United States

Handling the increasingly blurry sales tax nexus picture

Avoiding compliance issues and overpayments by keeping an eye on nexus


Sales and use tax nexus continues to increase in complexity. Not too long ago, nexus was relatively simple. Physical presence was virtually the only determining factor. If you had operations in a state, then you collected and remitted sales taxes in that state. If you did not, then you didn't.

With the emergence of the Internet and e-commerce, and with the blurring of corporate boundaries as evolving business models increasingly depend on contractors and other third parties, the question of nexus is no longer simple. States recognized they were losing increasingly significant chunks of sales tax revenue. As a result, states are changing their laws and also pursuing sales tax collections through new theories, such as attributional nexus.

This rapid evolution of both the law and the business landscape makes it extremely difficult for companies to keep up with states' changing positions on sales and use tax. Without a consistent focus on this issue, business processes can quickly become outdated, which can have very expensive consequences.

Brave new nexus worlds

Borders Inc., the now-defunct bookseller, provided an early case. To augment its well-established national bricks-and-mortar brand, Borders Books and Music, its parent company, Borders Inc., launched Borders Online, an Internet sales channel. The online channel was a separate legal entity and as such, had physical presence only in its home state and distribution locations. Yet customers were allowed to make returns to Borders Books and Music stores, which also promoted Borders Online. To customers, the e-commerce operation and brick-and-mortar stores seemed like a seamless shopping experience.

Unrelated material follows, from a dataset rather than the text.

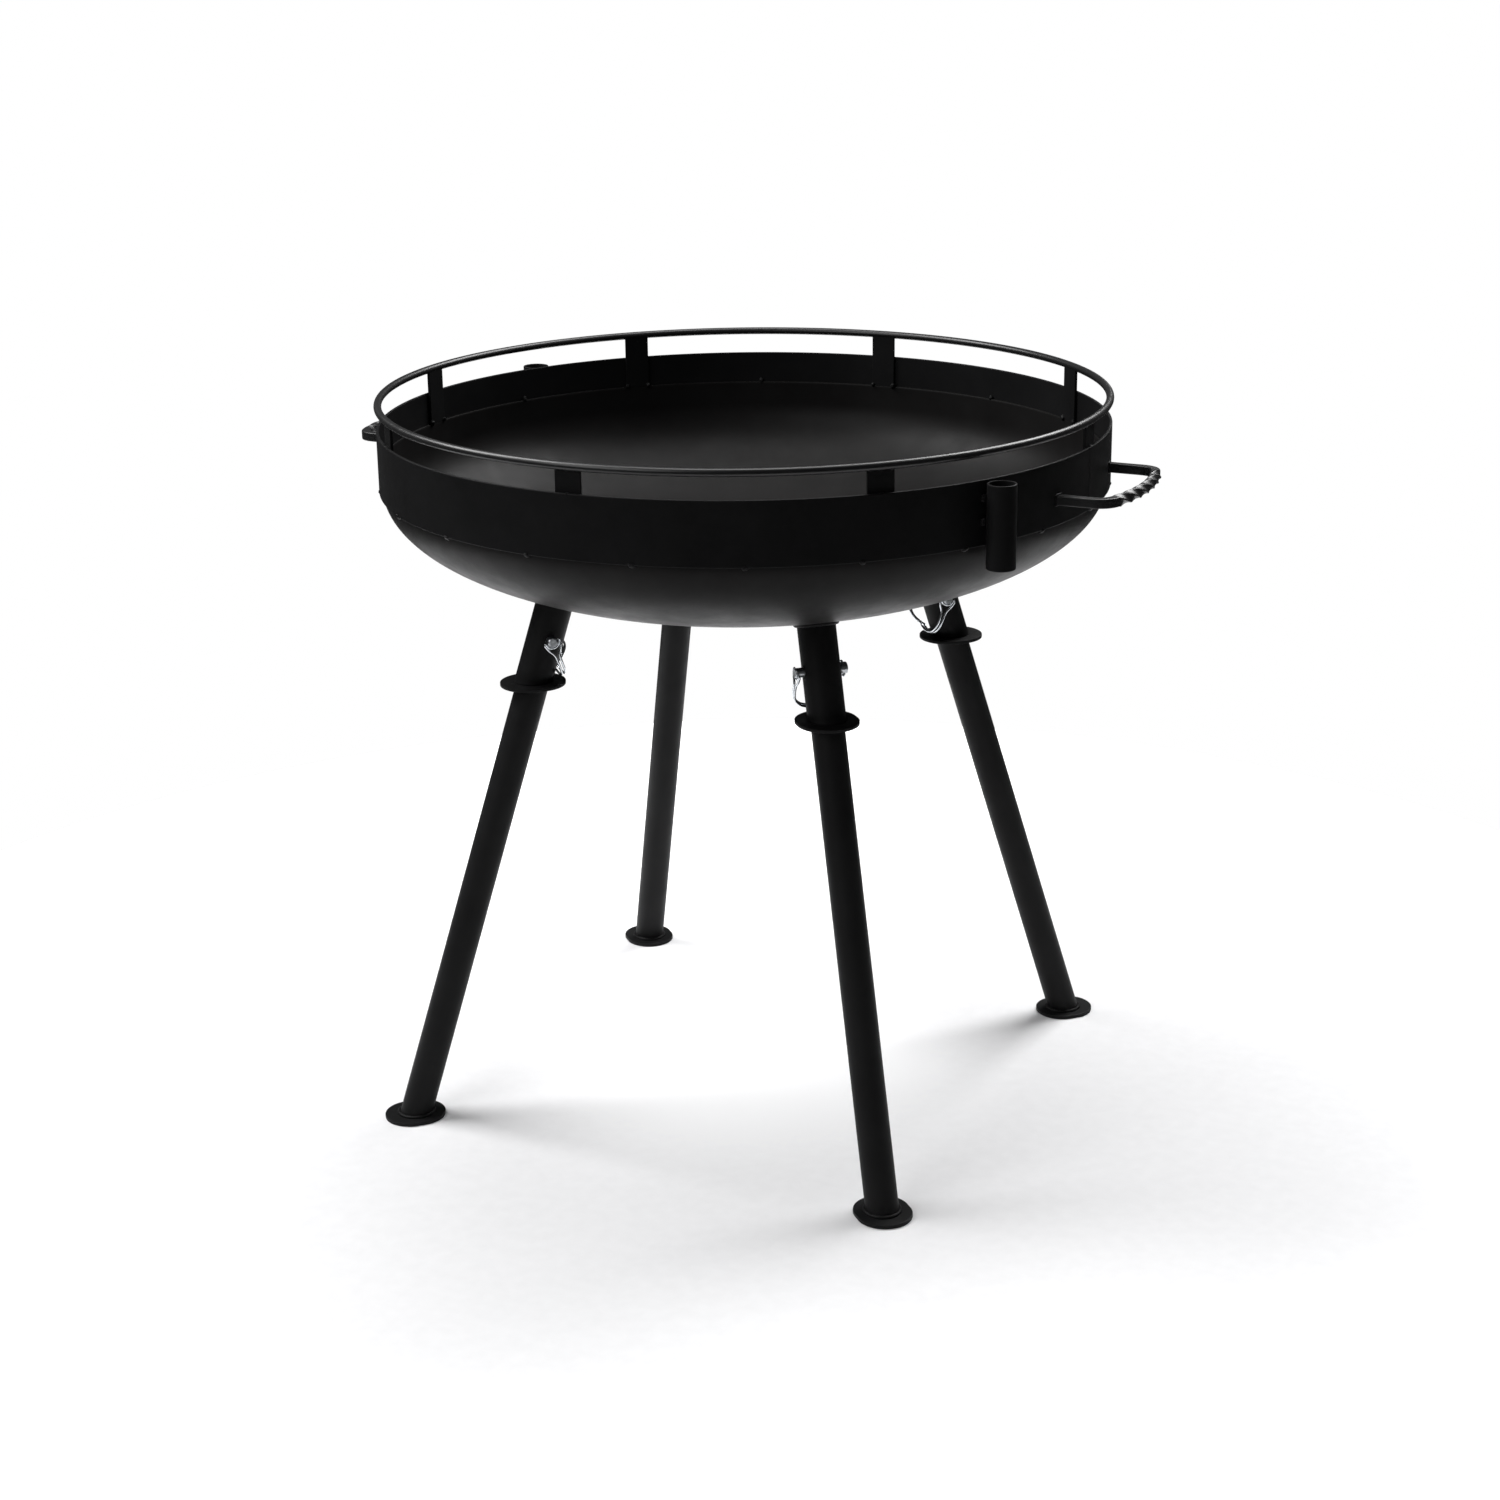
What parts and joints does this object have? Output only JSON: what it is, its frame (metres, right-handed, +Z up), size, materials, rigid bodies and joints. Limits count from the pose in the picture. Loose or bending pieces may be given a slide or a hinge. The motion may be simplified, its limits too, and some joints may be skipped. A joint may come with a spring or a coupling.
{
  "type": "fire bowl on legs",
  "caption": "Round steel fire bowl with a railed rim, lifting handles and accessory sockets, standing on removable splayed tube legs held by wire lock pins.",
  "frame": {"origin": "on the floor, under the middle of the bowl", "axes": "+Z up; +X through the right lifting handle; -Y is the front"},
  "size_m": [0.8818, 0.764, 0.7645],
  "materials": {
    "bowl_black": "satin black high-heat coat with a fine texture",
    "rim_black": "satin black high-heat coat",
    "leg_black": "satin black powder coat",
    "pin_steel": "zinc plated",
    "bail_wire": "bright zinc plated spring wire"
  },
  "bodies": {
    "root": {"bowl": "bowl_black", "rim_band": "rim_black", "top_rail": "rim_black", "rail_post_1": "rim_black", "rail_post_2": "rim_black", "rail_post_3": "rim_black", "rail_post_4": "rim_black", "rail_post_5": "rim_black", "rail_post_6": "rim_black", "rail_post_7": "rim_black", "rail_post_8": "rim_black", "handle_right": "rim_black", "handle_left": "rim_black", "accessory_socket_front": "rim_black", "accessory_socket_back": "rim_black", "socket_pads_front": "rim_black", "socket_pads_back": "rim_black", "leg_socket_1": "leg_black", "leg_socket_2": "leg_black", "leg_socket_3": "leg_black", "leg_socket_4": "leg_black", "leg_tube_1": "leg_black", "leg_tube_2": "leg_black", "leg_tube_3": "leg_black", "leg_tube_4": "leg_black", "stop_collar_1": "leg_black", "stop_collar_2": "leg_black", "stop_collar_3": "leg_black", "stop_collar_4": "leg_black", "foot_plate_1": "leg_black", "foot_plate_2": "leg_black", "foot_plate_3": "leg_black", "foot_plate_4": "leg_black"},
    "pin_1": {"lock_pin_1": "pin_steel"},
    "bail_1": {"pin_bail_1": "bail_wire"},
    "pin_2": {"lock_pin_2": "pin_steel"},
    "bail_2": {"pin_bail_2": "bail_wire"},
    "pin_3": {"lock_pin_3": "pin_steel"},
    "bail_3": {"pin_bail_3": "bail_wire"},
    "pin_4": {"lock_pin_4": "pin_steel"},
    "bail_4": {"pin_bail_4": "bail_wire"}
  },
  "joints": [
    {"name": "pin_pull_1", "type": "slide", "parent": "root", "child": "pin_1", "axis": [-0.7071, 0.7071, 0], "range_m": [0, 0.05]},
    {"name": "bail_swing_1", "type": "hinge", "parent": "pin_1", "child": "bail_1", "pos_m": [0.14076, 0.17357, 0.5215], "axis": [0.3536, 0.3536, -0.866], "range_deg": [0, 180]},
    {"name": "pin_pull_2", "type": "slide", "parent": "root", "child": "pin_2", "axis": [0.7071, 0.7071, 0], "range_m": [0, 0.05]},
    {"name": "bail_swing_2", "type": "hinge", "parent": "pin_2", "child": "bail_2", "pos_m": [-0.14076, 0.17357, 0.5215], "axis": [0.3536, -0.3536, 0.866], "range_deg": [0, 180]},
    {"name": "pin_pull_3", "type": "slide", "parent": "root", "child": "pin_3", "axis": [-0.7071, 0.7071, 0], "range_m": [0, 0.05]},
    {"name": "bail_swing_3", "type": "hinge", "parent": "pin_3", "child": "bail_3", "pos_m": [-0.17357, -0.14076, 0.5215], "axis": [0.3536, 0.3536, 0.866], "range_deg": [0, 180]},
    {"name": "pin_pull_4", "type": "slide", "parent": "root", "child": "pin_4", "axis": [0.7071, 0.7071, 0], "range_m": [0, 0.05]},
    {"name": "bail_swing_4", "type": "hinge", "parent": "pin_4", "child": "bail_4", "pos_m": [0.17357, -0.14076, 0.5215], "axis": [0.3536, -0.3536, -0.866], "range_deg": [0, 180]}
  ],
  "couplings": [
    {"joint": "bail_swing_1", "follows": "pin_pull_1", "rad_per_m": 62.8},
    {"joint": "bail_swing_2", "follows": "pin_pull_2", "rad_per_m": 62.8},
    {"joint": "bail_swing_3", "follows": "pin_pull_3", "rad_per_m": 62.8},
    {"joint": "bail_swing_4", "follows": "pin_pull_4", "rad_per_m": 62.8}
  ]
}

In 2005, California took Borders Online to court, claiming that the company should have collected and remitted sales taxes on transactions with customers in California. Relying on Quill v. North Dakota, the long-standing Supreme Court decision that held that states could not require remote sellers to collect and remit sales taxes unless they had a physical presence in the state, Borders Online disputed California's position. The court, however, found that Borders Books and Music was acting as Borders Online's agent in California and as such, established a physical presence within the state.

What you should do

The lesson for today's businesses? There are no bright lines, and the lines that remain are increasingly blurry. Numerous states have taken businesses to court on theories similar to those in the Borders decision, with differing results. While similar, state laws regarding sales and use tax are not identical. The decisions in these cases are largely driven by the specific facts and circumstances of the businesses and transactions involved.

What does this mean for you? It may well mean that your nexus situation is not as simple as you think it is.

  • Do you have a separate online sales channel?
  • Does your business model include contractors or other third parties operating in states where you don't have a physical presence?
  • Do you make deliveries or service calls to states where you otherwise have no presence?

Any of these situations, and a wealth of others, might be enough to establish nexus. Or they might not. In the end, it will come down to the intersection of the laws for each state and the specific facts and circumstances of your unique operations.

Businesses with any risk factors for nexus should consider conducting an annual nexus review. Businesses that don't take a close look at their nexus situation could find themselves on the wrong end of a court decision holding that they should have been collecting those taxes, which means they will have to come up with the taxes (and potentially penalties and interest) themselves instead of collecting them from their customers.

But a nexus review can also have a bright side. You may be assuming nexus where none, in fact, exists.  As a result, you could be collecting and remitting sales taxes where you are not required to, which puts you at a perceived price disadvantage compared to competitors who are not collecting those taxes. Correcting that oversight can create a price advantage or at least level the playing field. Additionally, if you are paying sales tax where none is required, your company may be able to secure a sales and use tax refund. A sales and use tax reverse audit can help identify past overpayments. Experience has shown that companies in the industries referenced in the graphic above frequently overpay sales and use tax. If you operate in one of these industries, consider both a reverse audit to correct past concerns and a regular nexus review to mitigate future risk.

Gain clarity

A combination of technology and more flexible business models using a variety of third-party relationships is allowing businesses to expand sales rapidly into new markets—and is also raising a wealth of questions around sales and use tax nexus. Don't simply assume that the old rules apply to your new operations. Take a close look at nexus and make informed decisions.